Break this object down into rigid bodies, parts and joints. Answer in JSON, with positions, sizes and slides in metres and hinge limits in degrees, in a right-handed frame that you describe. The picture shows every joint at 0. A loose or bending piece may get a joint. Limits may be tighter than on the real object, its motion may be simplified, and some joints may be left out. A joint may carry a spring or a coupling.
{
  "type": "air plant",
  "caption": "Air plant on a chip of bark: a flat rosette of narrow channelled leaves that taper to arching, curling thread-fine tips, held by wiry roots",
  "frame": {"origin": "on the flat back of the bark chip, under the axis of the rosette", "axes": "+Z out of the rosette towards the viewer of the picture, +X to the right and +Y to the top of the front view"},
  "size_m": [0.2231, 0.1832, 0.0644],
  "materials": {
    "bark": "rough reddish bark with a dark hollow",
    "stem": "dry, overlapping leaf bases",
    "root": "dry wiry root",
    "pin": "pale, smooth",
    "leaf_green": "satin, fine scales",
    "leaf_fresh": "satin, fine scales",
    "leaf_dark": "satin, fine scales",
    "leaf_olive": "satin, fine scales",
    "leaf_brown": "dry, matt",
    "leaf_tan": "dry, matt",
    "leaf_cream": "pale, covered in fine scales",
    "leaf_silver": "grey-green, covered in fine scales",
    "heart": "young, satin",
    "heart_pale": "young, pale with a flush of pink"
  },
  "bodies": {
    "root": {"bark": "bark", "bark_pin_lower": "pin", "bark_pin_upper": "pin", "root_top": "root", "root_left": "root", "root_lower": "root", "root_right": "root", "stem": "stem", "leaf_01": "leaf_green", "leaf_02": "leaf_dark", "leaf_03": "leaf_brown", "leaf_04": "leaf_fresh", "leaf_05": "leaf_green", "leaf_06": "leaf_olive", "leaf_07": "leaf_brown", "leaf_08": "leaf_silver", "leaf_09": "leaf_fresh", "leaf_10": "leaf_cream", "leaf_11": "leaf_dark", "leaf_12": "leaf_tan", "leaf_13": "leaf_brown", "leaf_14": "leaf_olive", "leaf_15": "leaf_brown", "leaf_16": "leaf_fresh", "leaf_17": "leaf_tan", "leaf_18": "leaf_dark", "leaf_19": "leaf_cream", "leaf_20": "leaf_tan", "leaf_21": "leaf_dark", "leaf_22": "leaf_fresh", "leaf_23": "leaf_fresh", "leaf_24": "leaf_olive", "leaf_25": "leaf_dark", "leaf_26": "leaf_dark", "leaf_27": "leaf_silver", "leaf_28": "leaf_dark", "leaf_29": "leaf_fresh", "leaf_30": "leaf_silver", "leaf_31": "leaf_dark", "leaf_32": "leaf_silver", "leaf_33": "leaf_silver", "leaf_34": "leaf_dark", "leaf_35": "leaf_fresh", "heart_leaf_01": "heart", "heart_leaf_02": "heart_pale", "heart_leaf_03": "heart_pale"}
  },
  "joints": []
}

==

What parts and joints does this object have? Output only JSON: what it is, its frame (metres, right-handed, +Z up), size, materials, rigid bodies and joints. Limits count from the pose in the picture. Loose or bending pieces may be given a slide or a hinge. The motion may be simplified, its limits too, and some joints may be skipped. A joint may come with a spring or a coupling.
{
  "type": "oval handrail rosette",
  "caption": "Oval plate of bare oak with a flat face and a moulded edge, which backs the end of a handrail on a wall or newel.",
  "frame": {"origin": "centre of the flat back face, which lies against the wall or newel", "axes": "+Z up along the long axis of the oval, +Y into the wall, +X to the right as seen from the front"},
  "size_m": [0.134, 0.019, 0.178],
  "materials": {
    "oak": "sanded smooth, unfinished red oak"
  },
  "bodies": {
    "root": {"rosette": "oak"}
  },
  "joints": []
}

--

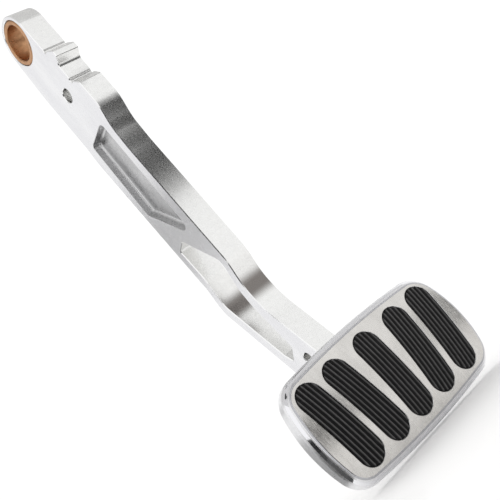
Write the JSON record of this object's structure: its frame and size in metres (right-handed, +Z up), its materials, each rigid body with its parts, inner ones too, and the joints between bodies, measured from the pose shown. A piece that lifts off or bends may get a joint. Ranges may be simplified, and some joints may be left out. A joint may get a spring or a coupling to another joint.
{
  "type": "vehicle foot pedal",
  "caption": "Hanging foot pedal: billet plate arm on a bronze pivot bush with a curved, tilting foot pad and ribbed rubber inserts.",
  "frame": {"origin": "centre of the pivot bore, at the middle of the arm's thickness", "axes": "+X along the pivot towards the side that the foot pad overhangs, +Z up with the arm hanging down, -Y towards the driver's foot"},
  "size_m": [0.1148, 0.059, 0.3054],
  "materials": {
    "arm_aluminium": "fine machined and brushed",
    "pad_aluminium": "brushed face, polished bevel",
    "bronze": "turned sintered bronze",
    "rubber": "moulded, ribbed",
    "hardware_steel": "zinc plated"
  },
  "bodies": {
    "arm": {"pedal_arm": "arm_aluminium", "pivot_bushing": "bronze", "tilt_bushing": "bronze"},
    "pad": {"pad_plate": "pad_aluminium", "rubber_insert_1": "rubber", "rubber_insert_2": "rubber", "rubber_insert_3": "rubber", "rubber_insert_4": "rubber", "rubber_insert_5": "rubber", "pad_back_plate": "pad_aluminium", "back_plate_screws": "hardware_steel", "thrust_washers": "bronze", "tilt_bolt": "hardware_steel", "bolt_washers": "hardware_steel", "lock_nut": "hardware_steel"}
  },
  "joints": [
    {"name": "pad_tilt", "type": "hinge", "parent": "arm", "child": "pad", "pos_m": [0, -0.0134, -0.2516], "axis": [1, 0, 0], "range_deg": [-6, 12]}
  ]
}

▶ **WORK REQUIRED**
Which lines of the data above contain "bending"? Copy each one.

▶ **CORRECT RESULT**
Break this object down into rigid bodies, parts and joints. Answer in JSON, with positions, sizes and slides in metres and hinge limits in degrees, in a right-handed frame that you describe. The picture shows every joint at 0. A loose or bending piece may get a joint. Limits may be tighter than on the real object, its motion may be simplified, and some joints may be left out. A joint may carry a spring or a coupling.
What parts and joints does this object have? Output only JSON: what it is, its frame (metres, right-handed, +Z up), size, materials, rigid bodies and joints. Limits count from the pose in the picture. Loose or bending pieces may be given a slide or a hinge. The motion may be simplified, its limits too, and some joints may be skipped. A joint may come with a spring or a coupling.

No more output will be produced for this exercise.